Lider tych rozgrywek grał w Rzeszowie, gdzie uległ 0:1 Resovii. Dla zawodników Widzewa była to druga porażka w bieżącym sezonie. Wcześniej przegrali 1:3 z Arką w Gdyni. Mecz na Podkarpaciu był jednocześnie trzecim z rzędu słabym występem podopiecznych Janusza Niedźwiedzia. W spotkaniach z Koroną w Kielcach i u siebie z ŁKS ekipie z Piłsudskiego dopisało jednak szczęście, dzięki któremu udało się w tych meczach zainkasować cztery punkty. Przeciwko Resovii było już gorzej i jednobramkowej straty goście nie odrobili.
Po tej porażce Widzew nadal jest jednak na pierwszym miejscu w tabeli. W 15. kolejkach lider uzbierał 33 pkt. Oczko mniej ma druga w klasyfikacji Miedź Legnica, a cztery traci do widzewiaków Korona. Ósmy w zestawieniu ŁKS w czternastu spotkaniach uzbierał 22 pkt. Tydzień temu ekipa z al. Unii na własne życzenie dała sobie odebrać wygraną w derbach Łodzi, a teraz przed własną publicznością podzieliła się punktami z Górnikiem Polkowice. Goście od 70. minuty grali w osłabieniu, ale mimo to zdołali doprowadzić do remisu 1:1. I takim wynikiem mecz się zakończył. Zespół z Polkowic przed tym spotkaniem zamykał tabelę Fortuna 1. Ligi.

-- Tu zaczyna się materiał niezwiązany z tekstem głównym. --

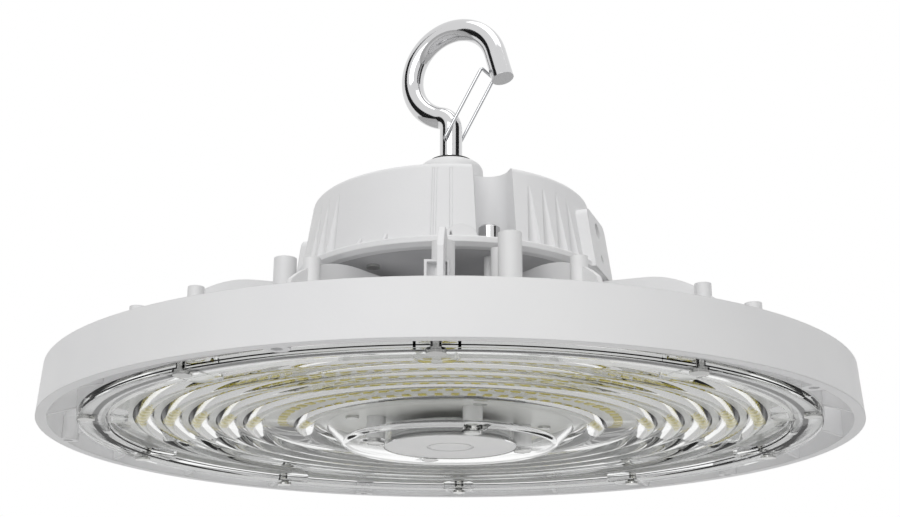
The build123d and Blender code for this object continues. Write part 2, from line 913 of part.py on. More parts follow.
def make_cable_gland():
    """The cable inlet in the rear alcove: hexagon, round cap and hollow stud."""
    low = alcove_z + gland_seal_wall
    nut_top = low + gland_nut_high
    cap_top = low + gland_cap_high
    nut = Pos(0, 0, low) * extrude(RegularPolygon(gland_flats / 2, 6, major_radius=False), gland_nut_high)
    cap = turned(
        [
            (0, nut_top - 1.0),
            (gland_cap_r, nut_top - 1.0),
            (gland_cap_r, cap_top - 2.5),
            (gland_cap_r - 2.2, cap_top),
            (0, cap_top),
        ]
    )
    body = nut + cap + rod(gland_stud_r, ledge_z + 0.2, low + 1.0)
    body -= rod(gland_bore_r, ledge_z - 1.0, cap_top + 1.0)
    return spun(Pos(alcove_at, 0, 0) * body, rear_alcove_angle)


def make_gland_seal():
    """A rubber ring under the gland."""
    low = alcove_z
    high = low + gland_seal_wall
    inner = gland_stud_r + gland_fit
    ring = turned([(inner, low), (gland_cap_r, low), (gland_cap_r, high), (inner, high)])
    return spun(Pos(alcove_at, 0, 0) * ring, rear_alcove_angle)


def hook_path():
    """Centre line of the hook in the XZ plane: stem, reverse bend, bowl and straight arm."""
    span = bowl_r + bend_r
    bend_z = washer_top + stem_free
    centre = (bowl_off, bend_z + sqrt(span**2 - (bowl_off + bend_r) ** 2))
    toward = ((bowl_off + bend_r) / span, (centre[1] - bend_z) / span)
    join = (-bend_r + bend_r * toward[0], bend_z + bend_r * toward[1])
    start = (0, 0, cavity_roof - stem_below)
    bend = (0, 0, bend_z)
    joined = (join[0], 0, join[1])
    leave = radians(arm_angle)
    rise = (centre[0] + bowl_r * cos(leave), 0, centre[1] + bowl_r * sin(leave))
    left = (centre[0] - bowl_r, 0, centre[1])
    tip = (rise[0] + arm_long * sin(leave), 0, rise[2] - arm_long * cos(leave))
    mid = radians(0.5 * degrees(atan2(toward[1], toward[0])))
    knee = (-bend_r + bend_r * cos(mid), 0, bend_z + bend_r * sin(mid))
    return [
        Line(start, bend),
        ThreePointArc(bend, knee, joined),
        ThreePointArc(joined, left, rise),
        Line(rise, tip),
    ]


def make_hook():
    """One bent rod, with a cross hole for the gate."""
    path = Wire(hook_path())
    section = Plane(origin=path @ 0, z_dir=path % 0) * Circle(rod_r)
    bar = sweep(section, path=path)
    hole = Pos(0, 0, washer_top + gate_up) * Rot(90, 0, 0) * Cylinder(wire_r + gate_hole_fit, 4 * rod_r)
    return spun(bar - hole, hook_turn)


def gate_reach():
    """Place of the closed gate's bar, from the pivot: it lies against the inside of the arm."""
    tip = hook_path()[-1] @ 1
    leave = radians(arm_angle)
    along = (-sin(leave), cos(leave))
    inward = (-cos(leave), -sin(leave))
    off = rod_r + wire_r + gate_gap
    reach_x = tip.X + gate_from_tip * along[0] + off * inward[0]
    reach_z = tip.Z + gate_from_tip * along[1] + off * inward[1]
    return (reach_x, reach_z - washer_top - gate_up)


def make_gate():
    """A bent spring wire: two tails in the stem's cross hole, two legs and a bar."""
    side = rod_r + gate_corner
    reach = gate_reach()
    gate_long = hypot(reach[0], reach[1])
    lean = degrees(atan2(reach[0], reach[1]))
    points = [
        (0, -side + gate_tail, 0),
        (0, -side, 0),
        (0, -side, gate_long),
        (0, side, gate_long),
        (0, side, 0),
        (0, side - gate_tail, 0),
    ]
    path = FilletPolyline(points, radius=gate_corner)
    section = Plane(origin=path @ 0, z_dir=path % 0) * Circle(wire_r)
    wire = sweep(section, path=path)
    place = Pos(0, 0, washer_top + gate_up) * Rot(0, lean, 0)
    return spun(place * wire, hook_turn)


def make_hook_washer():
    """A black rubber washer on the neck."""
    low = neck_top
    inner = rod_r + washer_fit
    high = low + washer_wall
    return turned([(inner, low), (washer_r, low), (washer_r, high), (inner, high)])


def make_hook_nut():
    """A hexagon nut under the drum's roof."""
    low = cavity_roof - nut_high
    blank = Pos(0, 0, low) * extrude(RegularPolygon(nut_flats / 2, 6, major_radius=False), nut_high)
    return blank - rod(rod_r + rod_fit, low - 1, cavity_roof + 1)


def make_lock_screw():
    """A set screw in the back of the neck that keeps the hook from turning."""
    start = rod_r + rod_fit
    return Pos(0, start, drum_top + lock_up) * Rot(-90, 0, 0) * Cylinder(
        lock_r, neck_r - 0.8 - start, align=(Align.CENTER, Align.CENTER, Align.MIN)
    )


def save(name, shape):
    """Write one sub-part; a list becomes one group of separate solids."""
    if isinstance(shape, list):
        shape = Compound(children=[s for part in shape for s in part.solids()])
    export_step(shape, "parts/" + name + ".step")


os.makedirs("parts", exist_ok=True)
save("heat_sink", make_heat_sink())
save("lens_gasket", make_lens_gasket())
save("lens", make_lens())
save("lens_screws", make_lens_screws())
save("centre_screws", make_centre_screws())
save("board_screws", make_board_screws(board_screw_at, board_angles))
save("inner_board_screws", make_board_screws(inner_screw_at, inner_angles))
save("port_cap", make_port_cap())
save("port_seal", make_port_seal())
save("led_board", make_board())
save("led_packages", make_packages())
save("driver_housing", make_driver_housing())
save("housing_base", make_housing_base())
save("housing_gasket", make_housing_gasket())
save("base_screws", make_base_screws())
save("post_screws", make_post_screws())
save("driver", make_driver())
save("driver_screws", make_driver_screws())
save("led_leads", make_leads())
save("vent_plug", make_vent_plug())
save("vent_seal", make_vent_seal())
save("cable_gland", make_cable_gland())
save("gland_seal", make_gland_seal())
save("hook", make_hook())
save("hook_gate", make_gate())
save("hook_washer", make_hook_washer())
save("hook_nut", make_hook_nut())
save("hook_lock_screw", make_lock_screw())
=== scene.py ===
# %% [markdown]
# # A round LED high bay light
# This lesson dresses a high bay light, the kind that hangs from the ceiling of a hall.
# The solids of the light are loaded first. They give every place and size, in metres,
# with +Z up and the flat of the lens dome at Z = 0.
# Pieces whose solids already have the right shape only get a better material. Pieces that
# need finer work, such as the clear lens, are made again here and stand for their solid.

# %% Load the light
import math

import bmesh
import bpy
from mathutils import Matrix, Vector


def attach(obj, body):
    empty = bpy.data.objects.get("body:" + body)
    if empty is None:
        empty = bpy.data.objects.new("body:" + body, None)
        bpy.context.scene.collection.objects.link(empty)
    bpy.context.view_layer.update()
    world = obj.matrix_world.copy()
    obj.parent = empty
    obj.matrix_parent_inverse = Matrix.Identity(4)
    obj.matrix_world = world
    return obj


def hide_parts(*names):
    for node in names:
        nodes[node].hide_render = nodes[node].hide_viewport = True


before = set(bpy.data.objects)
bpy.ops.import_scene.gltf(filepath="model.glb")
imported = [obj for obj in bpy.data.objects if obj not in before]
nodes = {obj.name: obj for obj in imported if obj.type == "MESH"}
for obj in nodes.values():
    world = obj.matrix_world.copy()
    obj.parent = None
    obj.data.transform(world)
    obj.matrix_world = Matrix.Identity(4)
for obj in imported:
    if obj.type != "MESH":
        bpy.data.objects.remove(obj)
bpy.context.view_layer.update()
MM = 0.001
print("nodes:", len(nodes))

# %% [markdown]
# ## The camera
# The light is seen from below and in front, as somebody in the hall would see it.
# The camera stands 0.58 m in front of the axis and 0.11 m under the lens, and looks up by
# 18 degrees.

# %% Camera
camera_data = bpy.data.cameras.new("camera")
camera_data.sensor_width = 36.0
camera_data.lens = 55.469
camera_data.clip_start = 0.01
camera_data.clip_end = 50.0
camera = bpy.data.objects.new("camera", camera_data)
bpy.context.scene.collection.objects.link(camera)
look = Vector((-0.000109, 0.951017, 0.309140)).normalized()
right = Vector((0.999996, -0.000774, 0.002732)).normalized()
up = right.cross(look).normalized()
turn = Matrix((right, up, -look)).transposed()
camera.matrix_world = Matrix.Translation((-0.000248, -0.584604, -0.105540)) @ turn.to_4x4()
bpy.context.scene.camera = camera
print("camera pitch:", round(math.degrees(math.asin(look.z)), 2))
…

W 16. kolejce 5 listopada ŁKS zagra w Opolu z Odrą (godz. 18), a dwa dni później w meczu na pierwszoligowym szczycie Widzew podejmie Miedź (godz. 12.40). Wcześniej ekipa z Piłsudskiego w 1/16 Fortuna Pucharu Polski przed własną publicznością zmierzy się z GKS 1962 Jastrzębie (2 listopada, godz. 16).
Resovia – Widzew 1:0 (1:0). Bramka: Aleksander Komor (30).
ŁKS – Górnik Polkowice 1:1 (1:0). Bramki: 1:0 Mikkel Rygaard (31), 1:1 Kamil Wacławczyk (74).
Już po raz ósmy w tym sezonie pokonani zeszli z boiska młodzi gracze UKS SMS. Zespół z Milionowej w 12. kolejce Centralnej Ligi Juniorów U-18 przegrał na wyjeździe 0:1 z rzeszowską Stalą. Po tym spotkaniu łodzianie nadal mają więc tylko 8 pkt. i zajmują czternaste miejsce w tabeli, ze stratą siedmiu oczek do lokaty gwarantującej utrzymanie. W następnym spotkaniu UKS SMS zagra u siebie z Rakowem Częstochowa (7 listopada, godz. 12).
Stal Rzeszów – UKS SMS 1:0 (0:0). Bramka: Michał Opalski (73).
Jeden gol padł również w Gdańsku, gdzie miejscowy APLG sprawił największą do tej pory niespodziankę w bieżących rozgrywkach ekstraligi pań. W 9. kolejce ekipa z Trójmiasta pokonała TME SMS. Dla łodzianek była to pierwsza porażka w tym sezonie. Zespół z Milionowej nadal jest na pierwszym miejscu w tabeli, ale nad drugim Górnikiem Łęczna ma tylko punkt przewagi i dwa nad Czarnymi Sosnowiec. Ten ostatni zespół ma jeszcze do rozegrania jedno zaległe spotkanie. Łodzianki do walki o ligowe punkty wrócą 6 listopada. Tego dnia przy Milionowej zmierzą się z AZS UJ Kraków (godz. 12).
APLG Gdańsk – TME SMS 1:0 (0:0). Bramka: Klaudia Słowińska (64).